HELOC: Being Smart When It Comes To Borrowing Large Amounts of Money

Borrowing money from a bank or other lenders is always an important decision, however, the commitment becomes considerably more serious if you need a large amount of money. Furthermore, in many cases, the risks grow with the rewards, but this is not always the case.

Using the equity in your home as collateral for a loan is usually a better choice than applying for an unsecured one mostly because the former comes with considerably lower interest rates than the latter. Not using the equity in your home is basically like throwing away money.

This having been said, there are several types of debt that are guaranteed using home equity, and some are more useful than others. One of the most popular types of debt, to this day, it the HELOC, or home equity line of credit. Here is what you need to know about it:

Understanding what a HELOC is?

Home equity lines of credit and loans are both guaranteed using the equity in your home as collateral, but each of them offers different degrees of financial flexibility. Where a loan implies borrowing a set amount of money for a certain period of time that must be usually repaid on a monthly basis, a HELOC functions largely the same as a credit card.

Generally speaking, a HELOC allows you to borrow money only when you need it. The credit limit on these agreements is considerably larger than that of credit cards. Furthermore, you can use as much or as little of that given credit whenever you want, just like you would if it were a credit card.

It is important to mention that the limit for the line of credit is usually decided by how much equity you have in your home. In most cases, if creditors look at the value of your home and at how much you owe on your mortgage. For example, if you own a $500,000 home and owe $250,000 on your mortgage, the creditors will decide that you have $250,000 in equity in your home, which will also be the limit for the line of credit.

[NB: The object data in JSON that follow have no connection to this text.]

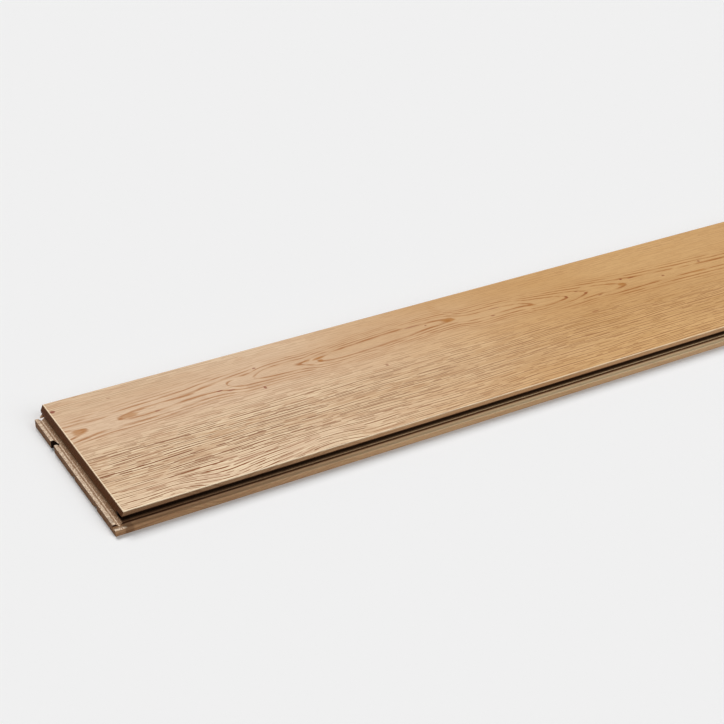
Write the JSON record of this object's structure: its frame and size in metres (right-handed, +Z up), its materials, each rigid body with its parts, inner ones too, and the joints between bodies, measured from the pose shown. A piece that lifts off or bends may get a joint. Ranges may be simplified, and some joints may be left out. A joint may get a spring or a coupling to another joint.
{
  "type": "solid parquet floorboard",
  "caption": "Solid oak floorboard lying flat, with a groove, tongue and locking lips milled along its sides and ends.",
  "frame": {"origin": "under the middle of the outer size, on the plane of the underside", "axes": "+X along the grain from the lipped end to the hooked end, +Y across the board from the groove side to the tongue side, +Z up out of the walking face"},
  "size_m": [1.21, 0.1934, 0.015],
  "materials": {
    "oak": "brushed solid oak, matt oiled walking face, bare milled edges and underside"
  },
  "bodies": {
    "root": {"floorboard": "oak"}
  },
  "joints": []
}
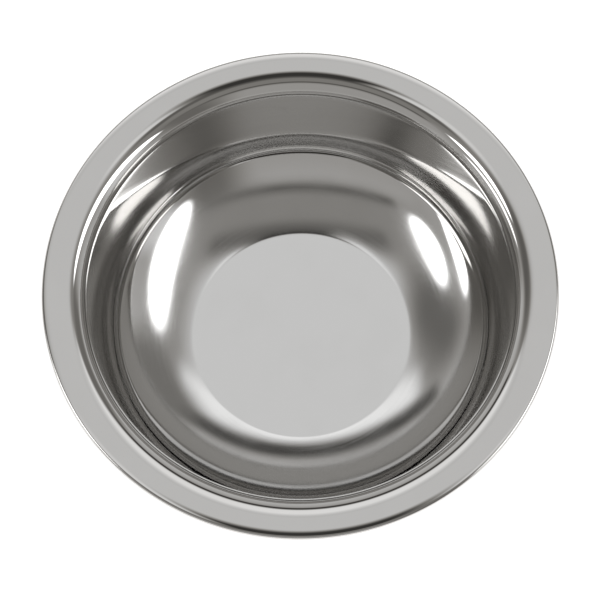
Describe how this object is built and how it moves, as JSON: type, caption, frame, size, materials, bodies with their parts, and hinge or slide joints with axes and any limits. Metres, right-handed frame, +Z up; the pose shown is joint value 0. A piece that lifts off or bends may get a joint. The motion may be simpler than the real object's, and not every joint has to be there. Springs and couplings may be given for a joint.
{
  "type": "hospital bowl",
  "caption": "Round drawn stainless steel bowl with a dished floor, steep wall, wide rim and an edge rolled under.",
  "frame": {"origin": "centre of the underside of the base, where the bowl stands", "axes": "+Z up along the bowl's axis, out of its mouth; X and Y lie in the base plane"},
  "size_m": [0.2, 0.2, 0.0613],
  "materials": {
    "polished_steel": "mirror polished wall and rim with fine turned polishing lines, satin floor"
  },
  "bodies": {
    "root": {"bowl": "polished_steel"}
  },
  "joints": []
}
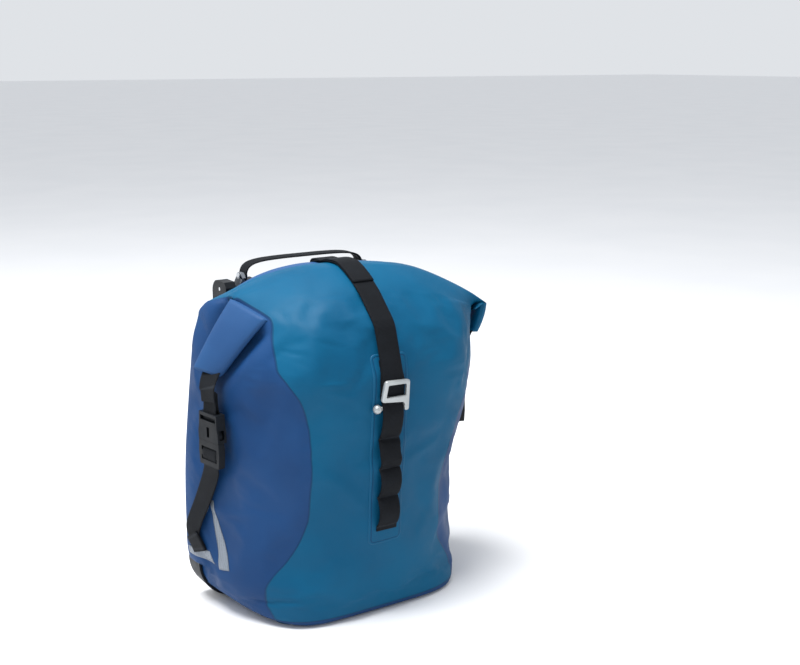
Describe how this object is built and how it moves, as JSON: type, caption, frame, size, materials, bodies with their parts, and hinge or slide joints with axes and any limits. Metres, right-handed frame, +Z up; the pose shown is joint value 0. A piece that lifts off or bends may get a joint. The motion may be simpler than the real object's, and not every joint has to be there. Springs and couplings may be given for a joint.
{
  "type": "pannier bag",
  "caption": "Waterproof roll-top bicycle pannier: boxy welded fabric bag, closure strap with metal hook and webbing loops, side buckles, rack hooks with sprung latches and carry handle.",
  "frame": {"origin": "on the underside of the flat base, midway across the bag's width and 83 mm in front of its back wall", "axes": "+Z up, +Y from the bag towards the luggage rack, +X towards the front of the bicycle; the bag's outer side with its strap faces -Y"},
  "size_m": [0.3364, 0.2326, 0.376],
  "materials": {
    "bag_fabric": "coated woven polyester, satin: front panel teal blue, side panels indigo blue",
    "roll_fabric": "the same coated fabric, rolled",
    "patch_fabric": "welded patch of the same fabric",
    "webbing": "black ribbed polyester webbing",
    "black_plastic": "fine-grained moulded nylon",
    "grey_plastic": "moulded nylon",
    "inner_plastic": "sheet plastic",
    "steel": "zinc-plated",
    "cast_aluminium": "satin, tumbled",
    "reflective_film": "silver reflective film"
  },
  "bodies": {
    "bag": {"bag_shell": "bag_fabric", "base_panel": "black_plastic", "roll_closure": "roll_fabric", "closure_strip": "inner_plastic", "back_stiffener": "inner_plastic", "upper_rail": "black_plastic", "lower_rail": "black_plastic", "upper_rail_screws": "steel", "lower_rail_screws": "steel", "upper_rail_nuts": "steel", "lower_rail_nuts": "steel", "left_hook": "black_plastic", "right_hook": "black_plastic", "latch_pins": "steel", "clamp_screws": "steel", "latch_springs": "steel", "front_patch": "patch_fabric", "daisy_chain": "webbing", "front_strap": "webbing", "front_strap_tail": "webbing", "left_edge_guard": "black_plastic", "right_edge_guard": "black_plastic", "left_buckle_socket": "black_plastic", "right_buckle_socket": "black_plastic", "left_buckle_tab": "webbing", "right_buckle_tab": "webbing", "left_side_strap": "webbing", "right_side_strap": "webbing", "left_strap_anchor": "webbing", "right_strap_anchor": "webbing", "left_reflector": "reflective_film", "right_reflector": "reflective_film"},
    "handle": {"carry_handle": "webbing", "handle_rivets": "steel"},
    "left_latch": {"left_latch": "grey_plastic"},
    "right_latch": {"right_latch": "grey_plastic"},
    "lower_slider": {"lower_slider": "black_plastic", "lower_hook_screw": "steel"},
    "lower_hook": {"lower_hook": "black_plastic"},
    "left_plug": {"left_buckle_plug": "black_plastic"},
    "right_plug": {"right_buckle_plug": "black_plastic"},
    "front_hook": {"g_hook": "cast_aluminium", "front_strap_end": "webbing"},
    "left_front_prong": {"left_front_prong": "black_plastic"},
    "left_rear_prong": {"left_rear_prong": "black_plastic"},
    "right_front_prong": {"right_front_prong": "black_plastic"},
    "right_rear_prong": {"right_rear_prong": "black_plastic"}
  },
  "joints": [
    {"name": "handle_lift", "type": "slide", "parent": "bag", "child": "handle", "axis": [0, 0, 1], "range_m": [0, 0.0035], "stiffness_N_per_m": 1200, "springref_m": -0.003},
    {"name": "left_latch_turn", "type": "hinge", "parent": "bag", "child": "left_latch", "pos_m": [-0.078, 0.105, 0.341], "axis": [1, 0, 0], "range_deg": [-20, 0]},
    {"name": "right_latch_turn", "type": "hinge", "parent": "bag", "child": "right_latch", "pos_m": [0.078, 0.105, 0.341], "axis": [1, 0, 0], "range_deg": [-20, 0]},
    {"name": "lower_slider_travel", "type": "slide", "parent": "bag", "child": "lower_slider", "axis": [1, 0, 0], "range_m": [-0.066, 0.066]},
    {"name": "lower_hook_swivel", "type": "hinge", "parent": "lower_slider", "child": "lower_hook", "pos_m": [0, 0.1003, 0.098], "axis": [0, 1, 0], "range_deg": [-180, 180]},
    {"name": "front_hook_slide", "type": "slide", "parent": "bag", "child": "front_hook", "axis": [1, 0, 0], "range_m": [0, 0.038]},
    {"name": "left_buckle_release", "type": "slide", "parent": "bag", "child": "left_plug", "axis": [0, 0, -1], "range_m": [0, 0.03], "deforming": ["left_side_strap"]},
    {"name": "left_front_prong_flex", "type": "hinge", "parent": "left_plug", "child": "left_front_prong", "pos_m": [-0.15176, 0.0016, 0.2029], "axis": [-0.9816, -0.1909, 0], "range_deg": [0, 15], "stiffness_Nm_per_rad": 0.05, "deforming": ["left_front_prong"]},
    {"name": "left_rear_prong_flex", "type": "hinge", "parent": "left_plug", "child": "left_rear_prong", "pos_m": [-0.15515, 0.01908, 0.2029], "axis": [0.9816, 0.1909, 0], "range_deg": [0, 15], "stiffness_Nm_per_rad": 0.05, "deforming": ["left_rear_prong"]},
    {"name": "right_buckle_release", "type": "slide", "parent": "bag", "child": "right_plug", "axis": [0, 0, -1], "range_m": [0, 0.03], "deforming": ["right_side_strap"]},
    {"name": "right_front_prong_flex", "type": "hinge", "parent": "right_plug", "child": "right_front_prong", "pos_m": [0.15176, 0.0016, 0.2029], "axis": [-0.9816, 0.1909, 0], "range_deg": [0, 15], "stiffness_Nm_per_rad": 0.05, "deforming": ["right_front_prong"]},
    {"name": "right_rear_prong_flex", "type": "hinge", "parent": "right_plug", "child": "right_rear_prong", "pos_m": [0.15515, 0.01908, 0.2029], "axis": [0.9816, -0.1909, 0], "range_deg": [0, 15], "stiffness_Nm_per_rad": 0.05, "deforming": ["right_rear_prong"]}
  ],
  "couplings": [
    {"joint": "left_latch_turn", "follows": "handle_lift", "rad_per_m": -99.7},
    {"joint": "right_latch_turn", "follows": "handle_lift", "rad_per_m": -99.7}
  ]
}
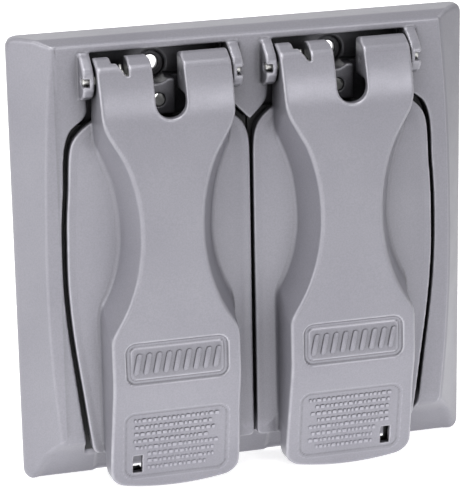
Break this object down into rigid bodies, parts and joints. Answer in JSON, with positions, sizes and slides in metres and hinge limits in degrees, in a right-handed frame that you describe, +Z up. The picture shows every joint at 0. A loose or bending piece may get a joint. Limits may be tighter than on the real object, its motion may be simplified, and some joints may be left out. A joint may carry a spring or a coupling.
{
  "type": "two-gang weatherproof outlet cover",
  "caption": "Weatherproof die-cast GFCI outlet cover, with spring-closed hinged lids over the device openings and foam gaskets.",
  "frame": {"origin": "centre of the plate's outline, on the back mounting plane", "axes": "+Z up the wall, front of the cover faces -Y, +X to the right seen from the front"},
  "size_m": [0.1178, 0.023, 0.1156],
  "materials": {
    "casting": "satin grey powder coat",
    "pin": "bare stainless",
    "spring": "bare stainless wire",
    "foam": "matte closed-cell foam"
  },
  "bodies": {
    "plate": {"cover_plate": "casting", "box_gasket": "foam", "left_lid_left_pin": "pin", "left_lid_right_pin": "pin", "right_lid_left_pin": "pin", "right_lid_right_pin": "pin", "left_lid_spring": "spring", "right_lid_spring": "spring", "left_well_gasket": "foam", "right_well_gasket": "foam"},
    "left_lid_body": {"left_lid": "casting"},
    "right_lid_body": {"right_lid": "casting"}
  },
  "joints": [
    {"name": "left_lid_hinge", "type": "hinge", "parent": "plate", "child": "left_lid_body", "pos_m": [-0.02302, -0.014, 0.0487], "axis": [-1, 0, 0], "range_deg": [0, 120], "stiffness_Nm_per_rad": 0.02, "springref_deg": -30, "deforming": ["left_lid_spring"]},
    {"name": "right_lid_hinge", "type": "hinge", "parent": "plate", "child": "right_lid_body", "pos_m": [0.02302, -0.014, 0.0487], "axis": [-1, 0, 0], "range_deg": [0, 120], "stiffness_Nm_per_rad": 0.02, "springref_deg": -30, "deforming": ["right_lid_spring"]}
  ]
}
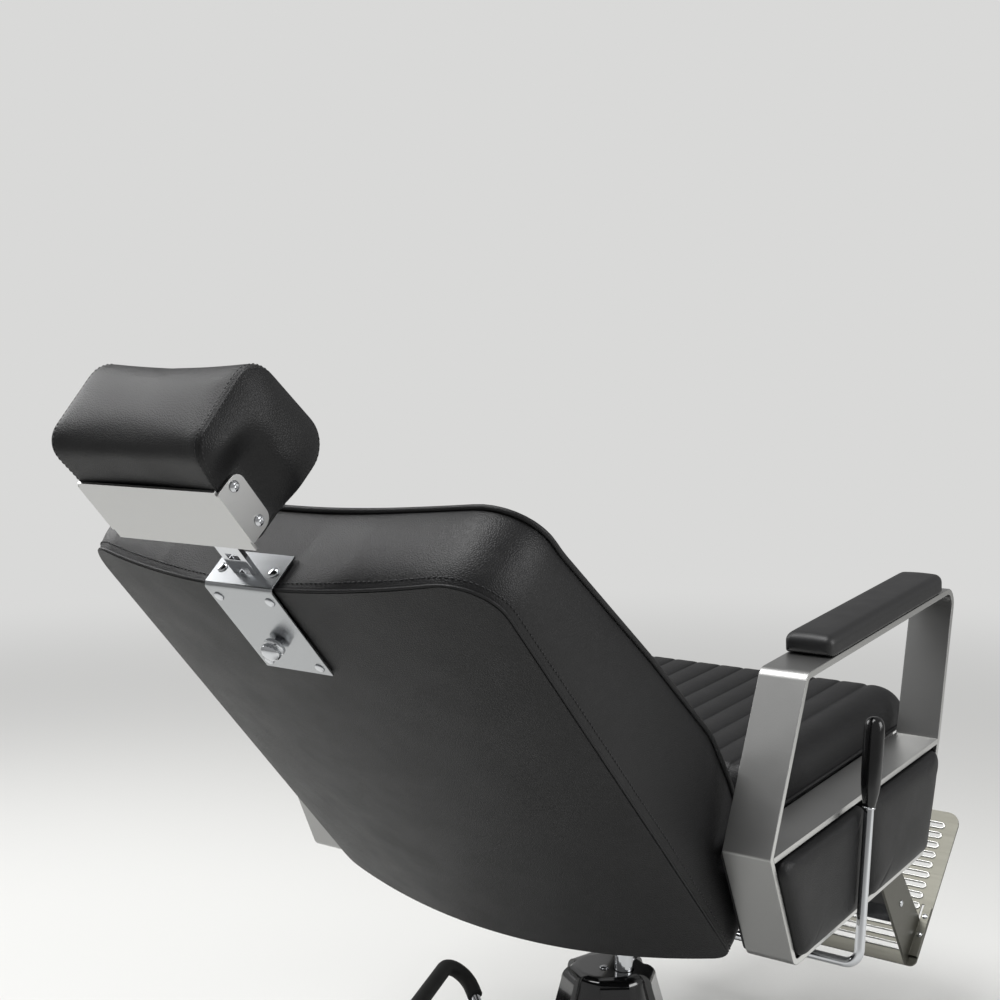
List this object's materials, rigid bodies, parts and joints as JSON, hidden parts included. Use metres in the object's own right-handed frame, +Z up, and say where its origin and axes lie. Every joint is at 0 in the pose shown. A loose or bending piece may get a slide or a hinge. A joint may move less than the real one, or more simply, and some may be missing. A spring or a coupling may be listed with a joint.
{
  "type": "reclining salon chair",
  "caption": "Reclining salon chair on a star pump base, with channelled seat, steel band arms, sliding headrest and slotted footrest.",
  "frame": {"origin": "the point on the floor where the lift rod's axis meets it", "axes": "+Z is up, the sitter faces -Y, +X is the sitter's left"},
  "size_m": [0.6998, 1.3991, 0.9812],
  "materials": {
    "gloss_enamel": "gloss black enamel on cast iron",
    "black_paint": "satin black paint on steel",
    "satin_steel": "flat steel band, bead-blasted and satin plated",
    "slotted_steel": "satin-ground stainless sheet",
    "chrome": "bright chrome plate",
    "brushed_steel": "brushed stainless sheet",
    "machined_steel": "turned steel, lightly oiled",
    "zinc_steel": "zinc-plated steel",
    "rubber": "matte black rubber",
    "gloss_plastic": "gloss black plastic",
    "black_vinyl": "smooth black upholstery vinyl",
    "grained_vinyl": "pebble-grained black upholstery vinyl",
    "matte_vinyl": "matte black vinyl stretched on a curved board",
    "plywood": "bare plywood",
    "black_paint_wood": "black-faced plywood"
  },
  "bodies": {
    "base": {"base_star": "gloss_enamel", "glides": "rubber", "pump_body": "machined_steel", "hub_screws": "chrome", "pedal_bracket": "gloss_enamel"},
    "pedal": {"pedal_axle": "machined_steel", "pedal_bow": "chrome", "pedal_sleeve": "rubber"},
    "lift": {"lift_rod": "chrome"},
    "seat": {"swivel_socket": "black_paint", "seat_plate": "black_paint", "plate_bolts": "zinc_steel", "seat_rails": "black_paint", "cross_tubes": "black_paint", "seat_pan": "black_paint_wood", "seat_cushion": "black_vinyl", "side_plate_left": "black_paint", "side_plate_right": "black_paint", "arm_loop_left": "satin_steel", "arm_loop_right": "satin_steel", "arm_bar_left": "satin_steel", "arm_bar_right": "satin_steel", "arm_pad_left": "black_vinyl", "arm_pad_right": "black_vinyl", "front_panel_left": "black_vinyl", "front_panel_right": "black_vinyl", "rear_panel_left": "black_vinyl", "rear_panel_right": "black_vinyl", "lever_bracket": "black_paint", "leg_lugs": "black_paint", "strut_bracket": "black_paint", "strut_cylinder": "black_paint"},
    "strut": {"strut_rod": "machined_steel"},
    "lever": {"lever_rod": "chrome", "lever_grip": "gloss_plastic"},
    "back": {"hinge_shaft": "machined_steel", "hinge_arms": "black_paint", "back_board": "plywood", "back_cushion": "black_vinyl", "back_band": "grained_vinyl", "back_panel": "matte_vinyl", "headrest_mount": "chrome", "mount_screws": "chrome", "post_guide": "black_paint"},
    "clamp": {"clamp_knob": "chrome", "clamp_pin": "zinc_steel"},
    "headrest": {"headrest_post": "chrome", "headrest_bracket": "brushed_steel", "headrest_cushion": "black_vinyl", "bracket_screws": "chrome"},
    "leg_rest": {"leg_axle": "machined_steel", "leg_plate_left": "slotted_steel", "leg_plate_right": "slotted_steel", "leg_beam": "chrome", "calf_board": "black_paint_wood", "calf_pad": "black_vinyl", "foot_plate": "slotted_steel", "leg_screws": "chrome"}
  },
  "joints": [
    {"name": "pedal_press", "type": "hinge", "parent": "base", "child": "pedal", "pos_m": [0.1277, 0.0427, 0.062], "axis": [-0.3746, 0.9272, 0], "range_deg": [0, 24], "stiffness_Nm_per_rad": 12, "springref_deg": -11.46},
    {"name": "lift_slide", "type": "slide", "parent": "base", "child": "lift", "axis": [0, 0, 1], "range_m": [-0.06, 0.08]},
    {"name": "swivel", "type": "hinge", "parent": "lift", "child": "seat", "pos_m": [0, 0, 0.395], "axis": [0, 0, 1], "continuous": true},
    {"name": "recline", "type": "hinge", "parent": "seat", "child": "back", "pos_m": [0, 0.225, 0.48], "axis": [1, 0, 0], "range_deg": [-20, 30]},
    {"name": "strut_slide", "type": "slide", "parent": "seat", "child": "strut", "axis": [0, 1, 0], "range_m": [-0.0225, 0.0335]},
    {"name": "headrest_slide", "type": "slide", "parent": "back", "child": "headrest", "axis": [0, 0.673, 0.7396], "range_m": [-0.06, 0.06]},
    {"name": "clamp_turn", "type": "hinge", "parent": "back", "child": "clamp", "pos_m": [0, 0.59912, 0.72771], "axis": [0, 0.7396, -0.673], "range_deg": [-180, 180]},
    {"name": "lever_pull", "type": "hinge", "parent": "seat", "child": "lever", "pos_m": [0, 0.088, 0.352], "axis": [-1, 0, 0], "range_deg": [0, 18], "stiffness_Nm_per_rad": 5, "springref_deg": -6.88},
    {"name": "leg_rest_raise", "type": "hinge", "parent": "seat", "child": "leg_rest", "pos_m": [0, -0.2, 0.44], "axis": [-1, 0, 0], "range_deg": [0, 40]}
  ],
  "couplings": [
    {"joint": "strut_slide", "follows": "recline", "m_per_rad": 0.063}
  ]
}
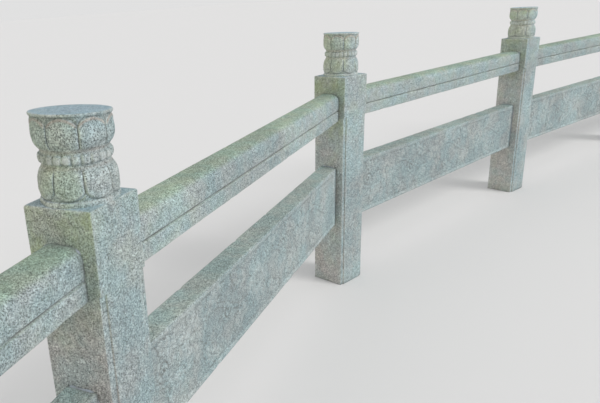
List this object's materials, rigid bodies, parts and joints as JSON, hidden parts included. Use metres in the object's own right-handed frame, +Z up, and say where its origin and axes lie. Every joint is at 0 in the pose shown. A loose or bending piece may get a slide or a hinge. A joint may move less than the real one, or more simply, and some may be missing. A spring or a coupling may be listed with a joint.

The advantages and disadvantages of a home equity line of credit

While it may seem risky to borrow money that you guarantee for using your home equity, especially when considering that you also have to still make monthly payments on the mortgage, a good budget plan can turn a HELOC into a very useful tool. Home equity lines of credit can only be risky if you take on too much debt, or if you are not financially stable. Here are the main advantages and disadvantages of a HELOC:


  • Only pay for what you use – With a HELOC, you only pay interest (monthly) for the amount of money that you use. For example, if you have a $250,000 HELOC, and you use only $20,000, the interest will be calculated on the amount of money that you’ve borrowed. You can repay it by the end of the month and skip having to pay interest;
  • Great for general financial security – Provided that you do have the monthly income to keep the line of credit from becoming too expensive, the HELOC can be great if you ever find yourself needing a larger amount of money ASAP. Borrowing money using the line of credit is as simple as using a credit card and does not require you to first go to meetings at the bank or wait for any approvals;
  • It is really cheap – A HELOC is often considerably cheaper than a regular loan, especially when considering that you only pay interest for what you borrow. If you take out $200-$500 each month and pay them back after 30 days, the interest will be barely noticeable;


  • It can cause you to overspend – Having so much money at your disposal can give you a false sense of security, which may lead to you spending considerably more than what you normally would. It is possible to reach a point where you either won’t be able to repay the money on time and the interest alone will eat a large chunk of your monthly income;
  • Using a HELOC requires financial planning – While actually having the HELOC at your disposal is extremely affordable, borrowing money while you are unemployed can lead to big problems in the future, as the debt continues to grow. If the economy is unstable, or you do not have a long-term job, even taking small amounts of money every month, from a home equity line of credit can lead a large debt;


Having a HELOC at your disposal is a great way to ensure that you always have funds to fall back on if you need to pay for unforeseen expenses. It can be useful if you need money to send the kids to college, if you want to do some home improvements, or if you need to pay for medical bills or treatments. There is no limitation to what you can do with the money, however, failing to return all of it at the end of the agreement will lead to you losing your home.